The volume’s second section,
“Sul: a ballet that awaits performance”, is like an eleven-part prose
fairy-story, wherein a young woman retreats into a fantasy concerning an Ice
King and a chilly winter world of non-growth, before being returned to the
world of life and procreation. This story made most sense to me only when I
looked at Bernadette Hall’s endnote. She says she was inspired by seeing
anorexic young women, who were trying to remain children and not to grow up. In
a way, “Sul” works as a critique of all adolescent fantasies of
self-dramatization and separation from humanity; those fantasies in which
adolescents see themselves as unique and heroic in their withdrawal (why do I
immediately think of Romantic self-mythologization like Shelley’s “Alastor”
when I note this?). But there is a sting in the tail – for the last suggestion
suggests an adult nostalgia for such fantasy, even when the adult mind knows it
is destructive.
I do not belittle this
interesting work when I say it is like a fairy-tale. Any reader of Hans
Andersen knows that fairy-tales often encode profound psychological truth. In
its symbolic way, so does this prose poem.

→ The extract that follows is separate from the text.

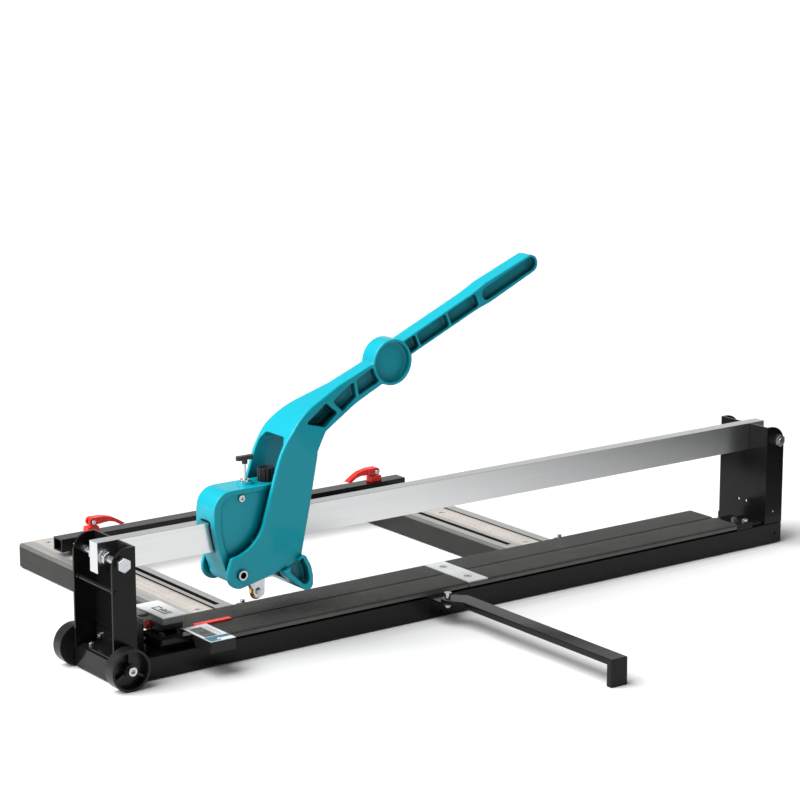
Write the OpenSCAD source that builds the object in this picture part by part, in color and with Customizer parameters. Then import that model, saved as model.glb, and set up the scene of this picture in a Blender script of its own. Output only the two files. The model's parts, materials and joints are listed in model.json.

It is the volume’s third section,
however, which most justifies the volume’s title “Life & Customs”, it being
essentially poems of many lands and cultures – Native American; Aboriginal;
Death met on a beach in Maori guise; ancient Rome (the poem “Life &
Customs” itself) and Antarctica (“Door”).
“Footnotes to the Oresteia” is a
most ambitious cycle, partly modernising Aeschylus, but it does risk banalizing
those ancient myths in the modernization (like Cocteau’s “The Infernal
Machine”).
I have already admitted that I
have difficulty assessing prose poems as works of literature. In spite of this,
I see the jewel of this volume as being the generous prose poem “There’s
something I want to tell you” which is, as I read it, the sensual
stream-of-consciousness of an old woman. It works so well because it flows
easily, by association, from thought to thought, and suits Bernadette Hall’s
discursive temperament.
Life & Customs is a civilised and agreeable volume.